I know a little bit about the art, but would love to learn more. Is there anyone willing to take on a student? You dont need to be a world champion, but as long as you know something about it and want to teach what you know. Maybe I can teach you some things too?


----------



## Xue Sheng (Mar 29, 2014)

It might help if you give people a rough idea as to where you are located


----------



## Danny T (Mar 29, 2014)

Xue Sheng said:


> It might help if you give people a rough idea as to where you are located


His location states Bergen, Norway.


----------



## Roger Tyson (Mar 29, 2014)

Thanks for the clever respons. Danny.


----------



## simplicity (Mar 30, 2014)

Roger Tyson said:


> I know a little bit about the art, but would love to learn more. Is there anyone willing to take on a student? You dont need to be a world champion, but as long as you know something about it and want to teach what you know. Maybe I can teach you some things too?

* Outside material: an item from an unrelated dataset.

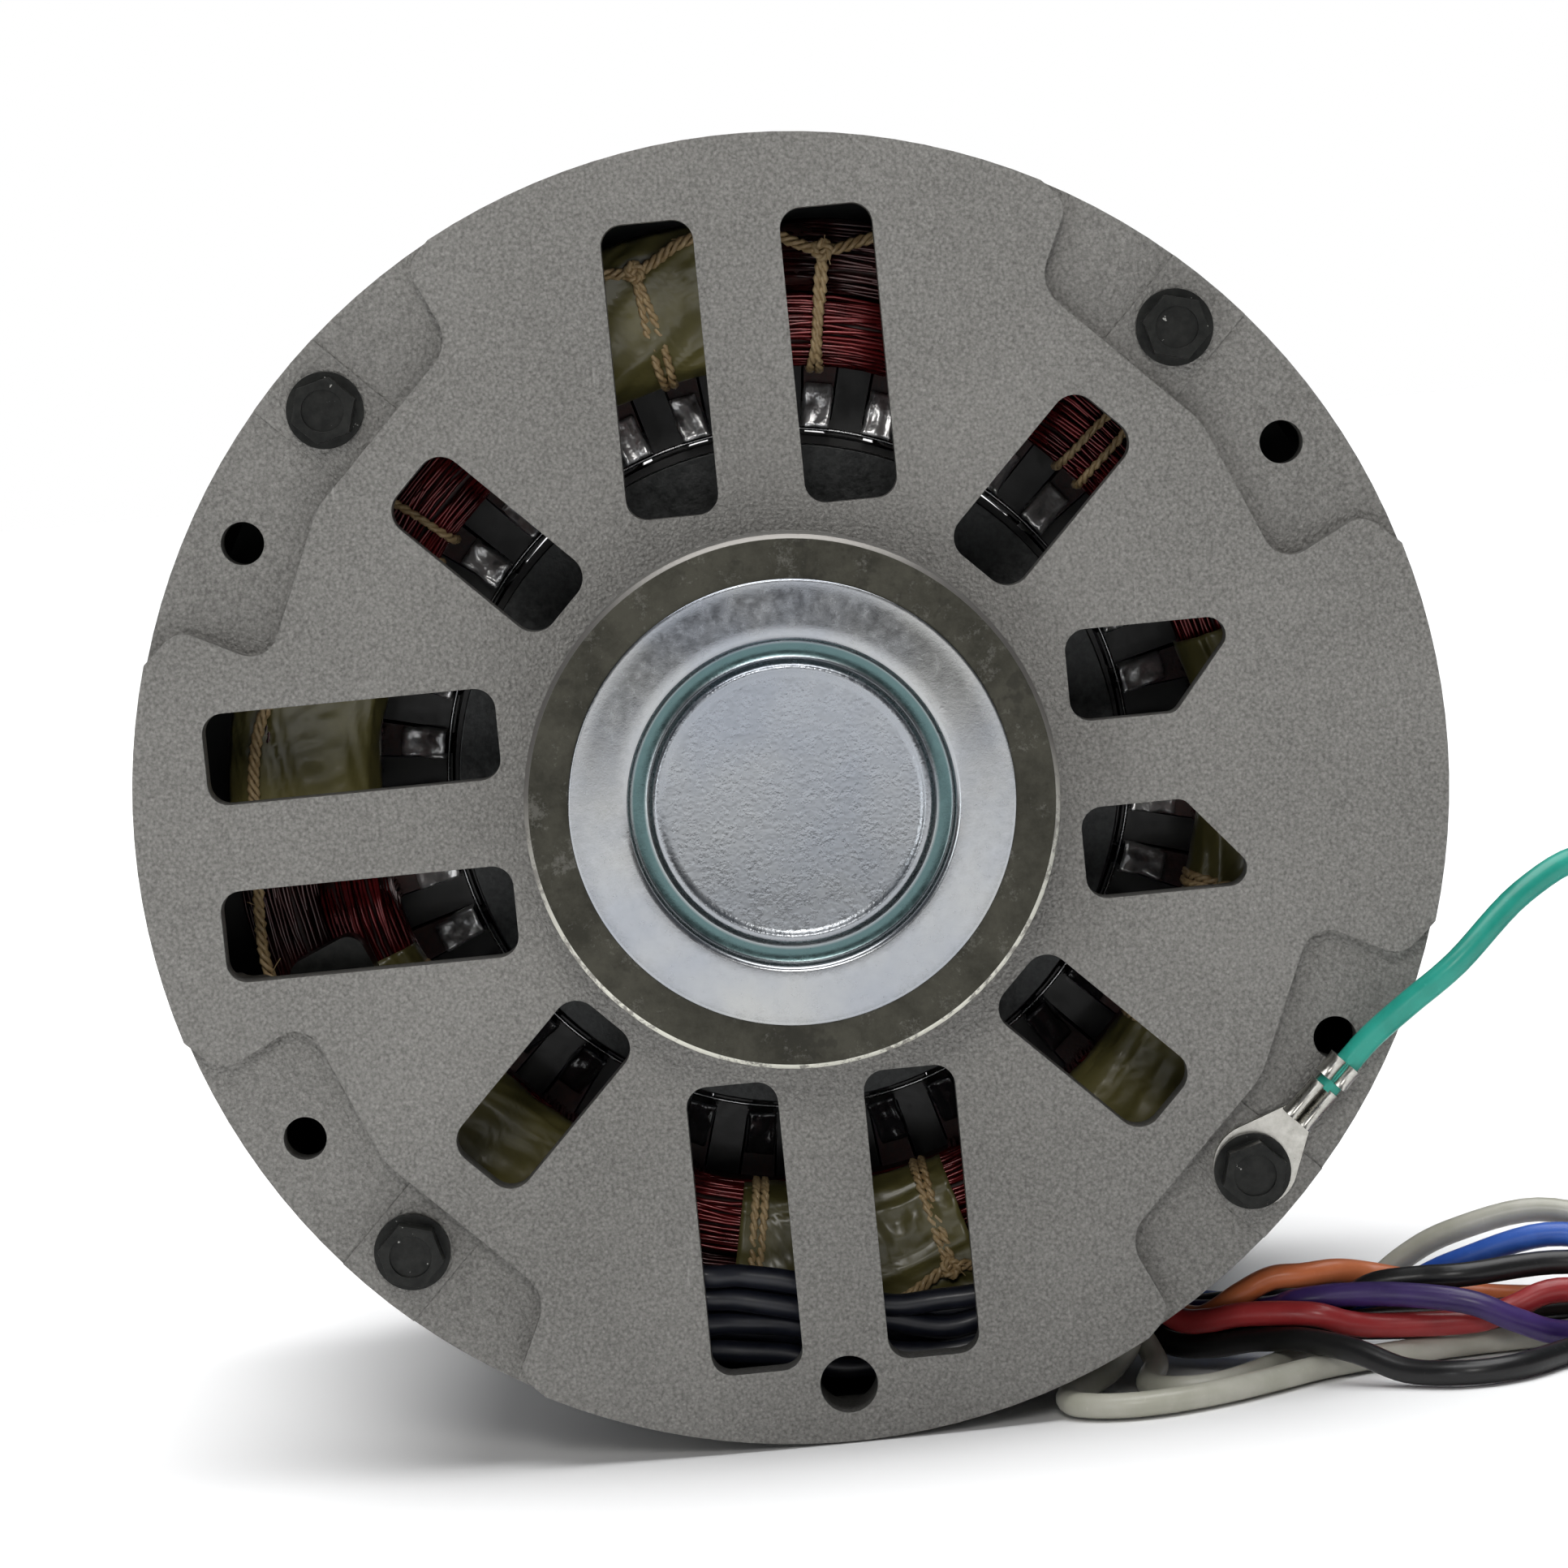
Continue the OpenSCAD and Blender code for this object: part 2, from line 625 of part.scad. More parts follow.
module rotor_core() {
    color([0.3, 0.3, 0.31]) lay_down() translate([0, 0, core_start]) linear_extrude(stack_length)
        difference() {
            circle(r = rotor_r);
            circle(r = shaft_r);
            for (i = [0 : bar_count - 1]) rotate(i * 360 / bar_count)
                translate([bar_circle_r, 0]) circle(r = bar_r, $fn = 24);
        }
}

// Die-cast cage: two end rings joined by the bars
module rotor_cage() {
    ring_r = [25, 37.5];
    color([0.6, 0.6, 0.6]) lay_down() {
        tube(ring_r[1], ring_r[0], core_end, core_end + end_ring_h);
        tube(ring_r[1], ring_r[0], core_start - end_ring_h, core_start);
        for (i = [0 : bar_count - 1]) rotate(i * 360 / bar_count)
            translate([bar_circle_r, 0, core_start - 1]) cylinder(r = bar_r, h = stack_length + 2, $fn = 24);
    }
}

module thrust_washers() {
    color([0.85, 0.84, 0.78]) lay_down() for (place = ring_places)
        let (start = place > frame_length / 2 ? place + ring_w : place - washer_t)
        tube(bearing_r, shaft_r, start, start + washer_t);
}

module retaining_rings() {
    color([0.35, 0.35, 0.36]) lay_down() for (place = ring_places)
        tube(9, groove_r, place, place + ring_w);
}

module shaft_slinger() {
    color([0.07, 0.07, 0.07]) lay_down() tube(11, groove_r, slinger_start - slinger_t, slinger_start);
}

// ---- Leads ----

// A smooth curve through the points of a route, with this many rings between two points
function curve_point(a, b, c, d, t) =
    0.5 * ((2 * b) + (c - a) * t + (2 * a - 5 * b + 4 * c - d) * t * t
        + (3 * b - a - 3 * c + d) * t * t * t);
function smooth_route(route, parts) = [
    for (i = [0 : len(route) - 2], k = [0 : parts - 1])
        curve_point(route[max(i - 1, 0)], route[i], route[i + 1], route[min(i + 2, len(route) - 1)],
            k / parts),
    route[len(route) - 1]
];

function ring_points(centre, ahead, r, sides) =
    let (
        side = unit(cross(ahead, [0.1, 0.3, 1])),
        up = cross(side, ahead)
    )
    [for (k = [0 : sides - 1])
        let (angle = (k + 0.5) * 360 / sides)
        centre + r * (cos(angle) * side + sin(angle) * up)];

// A closed tube swept along a route
module swept_tube(route, r, sides = 8, parts = 2) {
    path = smooth_route(route, parts);
    last = len(path) - 1;
    points = [for (i = [0 : last])
        each ring_points(path[i], unit(path[min(i + 1, last)] - path[max(i - 1, 0)]), r, sides)];
    walls = [for (i = [0 : last - 1], k = [0 : sides - 1])
        [i * sides + k, i * sides + (k + 1) % sides, (i + 1) * sides + (k + 1) % sides,
            (i + 1) * sides + k]];
    start = [[for (k = [0 : sides - 1]) sides - 1 - k]];
    end = [[for (k = [0 : sides - 1]) last * sides + k]];
    polyhedron(points, concat(walls, start, end), convexity = 6);
}

module lead(route, hue) color(hue) swept_tube(route, lead_d / 2);

module lead_orange() lead(ROUTE_ORANGE, [0.8, 0.36, 0.18]);
module lead_red() lead(ROUTE_RED, [0.5, 0.1, 0.13]);
module lead_brown_1() lead(ROUTE_BROWN_1, [0.22, 0.17, 0.16]);
module lead_brown_2() lead(ROUTE_BROWN_2, [0.2, 0.16, 0.16]);
module lead_purple() lead(ROUTE_PURPLE, [0.22, 0.14, 0.4]);
module lead_blue() lead(ROUTE_BLUE, [0.12, 0.3, 0.7]);
module lead_black_1() lead(ROUTE_BLACK_1, [0.06, 0.06, 0.06]);
module lead_black_2() lead(ROUTE_BLACK_2, [0.06, 0.06, 0.06]);
module lead_white_1() lead(ROUTE_WHITE_1, [0.68, 0.67, 0.6]);
module lead_white_2() lead(ROUTE_WHITE_2, [0.66, 0.65, 0.58]);
module lead_green() lead(ROUTE_GREEN, [0.1, 0.62, 0.52]);

// The outer shape of the coiled length, with the straight stretch that runs into it
module lead_coil() {
    height = coil_z[1] - coil_z[0];
    color([0.3, 0.25, 0.35]) {
        translate([coil_middle[0], coil_middle[1], 0]) tube(coil_outer_r, coil_inner_r, coil_z[0], coil_z[1]);
        translate([lead_in_x, lead_in_y[0], coil_z[0]])
            cube([coil_middle[0] - lead_in_x, lead_in_y[1] - lead_in_y[0], height]);
    }
}

// A flat tie round both turns of the coil
module coil_tie() {
    tie_t = 0.6;
    color([0.9, 0.9, 0.86]) translate([coil_middle[0], coil_middle[1], 0])
        rotate_extrude(angle = 9, start = 30) difference() {
            translate([coil_inner_r - tie_t, coil_z[0] - tie_t])
                square([coil_outer_r - coil_inner_r + 2 * tie_t, coil_z[1] - coil_z[0] + 2 * tie_t]);
            translate([coil_inner_r, coil_z[0]])
                square([coil_outer_r - coil_inner_r, coil_z[1] - coil_z[0]]);
        }
}

// Stripped, tinned ends of the eleven leads, standing out of the coil's inner side
module lead_tips() {
    tip_count = 11;
    tip_l = 9;
    first_tip = 186;
    tip_step = 5;
    color([0.78, 0.76, 0.72]) translate([coil_middle[0], coil_middle[1], 0])
        for (i = [0 : tip_count - 1]) rotate(first_tip + tip_step * i)
            translate([coil_inner_r, 0, i % 2 == 0 ? -69.4 : -66.9]) rotate([0, -90, -45])
                cylinder(d = 1.2, h = tip_l, $fn = 24);
}

lead_end_shield();
shaft_end_shield();
shell();
stator_core();
slot_wedges();
slot_conductors();
main_winding_lead_end();
main_winding_shaft_end();
start_winding_lead_end();
start_winding_shaft_end();
phase_insulation_lead_end();
phase_insulation_shaft_end();
lacing_lead_end();
lacing_shaft_end();
internal_leads();
thermal_protector();
through_bolts();
bolt_nuts();
lead_end_bearing();
shaft_end_bearing();
lead_end_wick();
shaft_end_wick();
lead_end_retainer();
shaft_end_retainer();
lead_end_cap();
shaft_end_cap();
lead_grommet();
ground_terminal();
data_plate();
rotor_shaft();
rotor_core();
rotor_cage();
thrust_washers();
retaining_rings();
shaft_slinger();
lead_orange();
lead_red();
lead_brown_1();
lead_brown_2();
lead_purple();
lead_blue();
lead_black_1();
lead_black_2();
lead_white_1();
lead_white_2();
lead_green();
lead_coil();
lead_tips();
coil_tie();
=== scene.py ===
"""Looks of an open direct-drive fan motor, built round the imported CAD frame. Metres, row frame."""
import math
import random

import bmesh
import bpy
from mathutils import Matrix, Vector, noise


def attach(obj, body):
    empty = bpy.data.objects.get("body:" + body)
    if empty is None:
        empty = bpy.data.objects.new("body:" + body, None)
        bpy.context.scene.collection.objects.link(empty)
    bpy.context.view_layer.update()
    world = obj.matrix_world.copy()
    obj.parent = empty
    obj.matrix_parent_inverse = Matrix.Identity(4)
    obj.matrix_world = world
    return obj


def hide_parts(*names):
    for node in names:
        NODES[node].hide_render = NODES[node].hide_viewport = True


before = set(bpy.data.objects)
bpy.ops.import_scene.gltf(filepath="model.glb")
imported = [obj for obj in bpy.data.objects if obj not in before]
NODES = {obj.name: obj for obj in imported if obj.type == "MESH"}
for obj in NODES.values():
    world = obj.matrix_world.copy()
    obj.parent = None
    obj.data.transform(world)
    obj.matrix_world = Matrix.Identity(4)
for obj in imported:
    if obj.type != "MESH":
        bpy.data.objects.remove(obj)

MM = 0.001
BODY = "stator"
SCENE = bpy.context.scene
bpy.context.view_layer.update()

# Places along the shaft, in millimetres in front of the shaft-end shield's face
FRAME_LENGTH = 112.0
FRAME_R = 71.45
CORE_END = 75.0
CROWN = 19.5
SLOT_COUNT = 36
BORE_R = 38.7
TABLE_Z = -FRAME_R


def at(radius, angle, s):
    """The point at this radius and angle about the shaft, s in front of the shaft-end face."""
    turn = math.radians(angle)
    return Vector((radius * math.cos(turn), -s, radius * math.sin(turn))) * MM


def add_object(name, data):
    """A new object in the scene."""
    piece = bpy.data.objects.new(name, data)
    SCENE.collection.objects.link(piece)
    return piece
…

I teach "IT", here in Michigan...


----------



## Roger Tyson (Apr 5, 2014)

That is a long way to travel. I have read Bruce Lees book Tao in Jeet Kune Do and got a basic understanding of the art, but as you probably know it is not exactly a book that teaches a lot more than principles.
If you have some exercises, combos or something like that I would love it. For example I got a list of different striking combos from a boxing trainer some days ago. I loved it!! I might not learn as well as I would if I was there with someone to show and correct me, but I am pretty much like a spunge. I like to try as much as I can, and JKD is one of the most facinating styles I know. And I believe it is possible to develop some skills that way.

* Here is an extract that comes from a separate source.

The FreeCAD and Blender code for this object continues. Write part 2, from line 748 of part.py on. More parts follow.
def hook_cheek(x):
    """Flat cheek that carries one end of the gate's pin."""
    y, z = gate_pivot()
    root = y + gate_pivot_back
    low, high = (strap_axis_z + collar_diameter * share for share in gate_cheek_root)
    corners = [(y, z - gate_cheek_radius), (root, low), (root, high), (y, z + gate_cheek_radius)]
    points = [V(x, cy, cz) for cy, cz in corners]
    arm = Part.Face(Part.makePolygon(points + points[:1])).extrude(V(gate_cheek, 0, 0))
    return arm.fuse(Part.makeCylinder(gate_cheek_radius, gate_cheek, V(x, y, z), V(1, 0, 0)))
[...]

It might be a strange request, and you might have a lot better things to spend your time on, but I am a good student. Maybe you can see it as an experiment..


----------



## aznsparks (Apr 6, 2014)

If you can't find a suitable Jeet Kune Do school, try getting boxing training/Wing Chun/Fencing (Preferably a mix) and supplement with something like jkdlessons.com (Taught by Tim Tackett's students/himself).
Jeet Kune Do isn't hard to learn online if you already have a strong base in martial arts, but if you've never stepped foot inside a school you won't be able to learn properly.


----------



## Roger Tyson (Apr 14, 2014)

Ok. I have been training a little boxing and on the mma school I was in Scottland we had a Wing Chun teacher that had some lessons from time to time. So I have a little knowledge about those style. A minimum but still. My base is from Sanshou, and from what I understand the basic stance there is a bit more like boxing or kickboxing than JKD or other more traditional kung fu stance. It is not that wide. But I think JKD is fascinating much because of the simplicity and connection to taoism, so I was thinking more like a source of inspiration.


----------